La mission envisagée par la Nasa et le Department of Energy (DOE) états-unien s’appelle Lunar Surface Electromagnetics Experiment – Night (LuSEE-Night) et elle fera intervenir un atterrisseur qui devrait se poser au niveau de l’antiméridien lunaire sur la face cachée de la Lune, à l’horizon 2025.

« LuSEE-Night est une expérience fascinante qui nous rapprochera de l’observation de quelque chose que nous n’avons jamais pu observer auparavant : le signal des âges sombres. Avec cette collaboration, le DOE et la Nasa créent les conditions d’une exploration réussie de la cosmologie de l’âge des ténèbres dans les décennies à venir », explique dans un communiqué Asmeret Asefaw Berhe, directeur du bureau des sciences du DOE.

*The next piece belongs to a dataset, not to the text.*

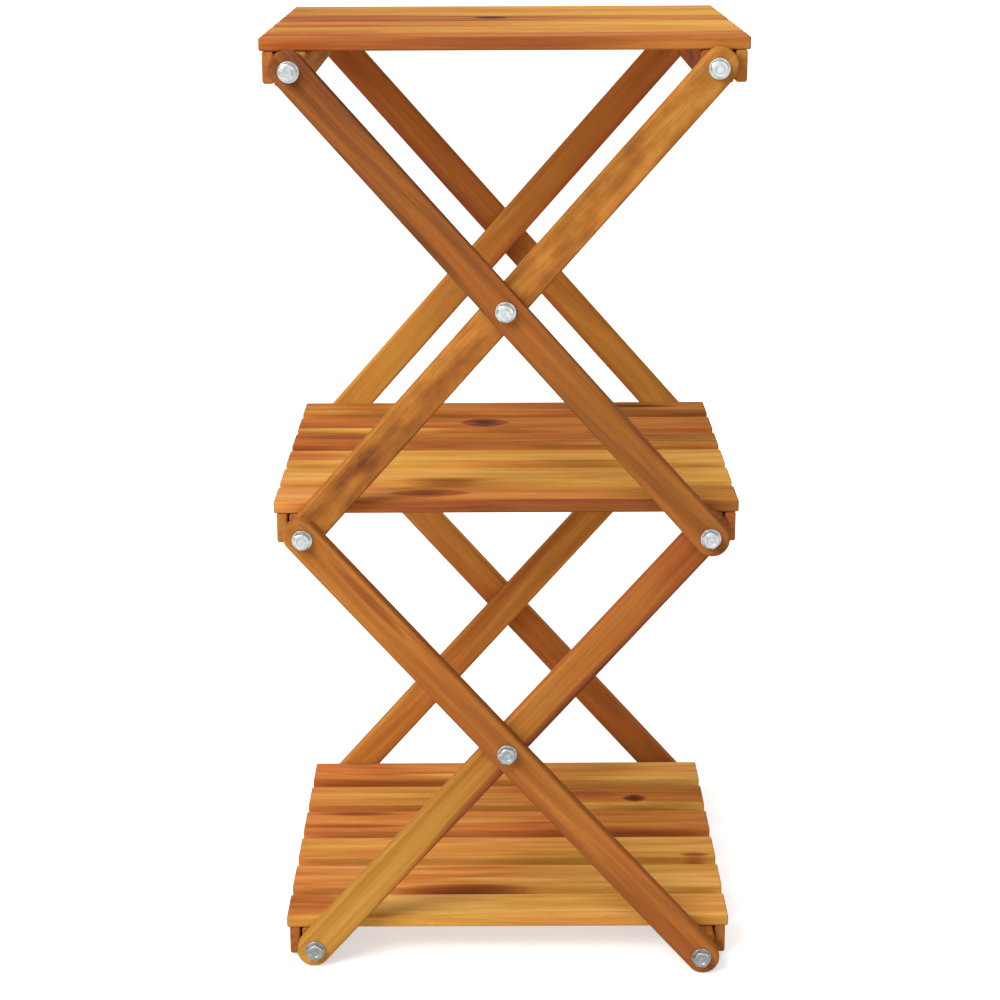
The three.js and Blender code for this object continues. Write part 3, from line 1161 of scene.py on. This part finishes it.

« LuSEE-Night fonctionnera pendant les températures basses de la nuit lunaire de 14 jours, lorsque aucune lumière solaire n’est disponible pour générer de l’électricité ou de la chaleur. En plus du retour scientifique potentiel important, la démonstration de la technologie de survie nocturne lunaire LuSEE-Night est essentielle pour effectuer des recherches scientifiques à long terme et hautement prioritaires à partir de la surface lunaire », ajoute dans le même communiqué du DOE Joel Kearns, administrateur associé adjoint pour l’exploration à la direction des missions scientifiques de la Nasa.

En ce qui concerne l’étude du fond cosmique à 21 cm, le chercheur principal de la mission, coauteur d’un article sur arXiv à son sujet, Stuart D. Bale précise : « Cette mesure est très difficile, l’émission radio de la galaxie est très brillante et notre signal des âges sombres se cache derrière elle. Mais nous allons ouvrir une nouvelle fenêtre, une nouvelle bande de fréquence pour la cosmologie, nous allons ouvrir la voie à de nouvelles découvertes sur l’histoire de l’Univers et notre place en son sein. ».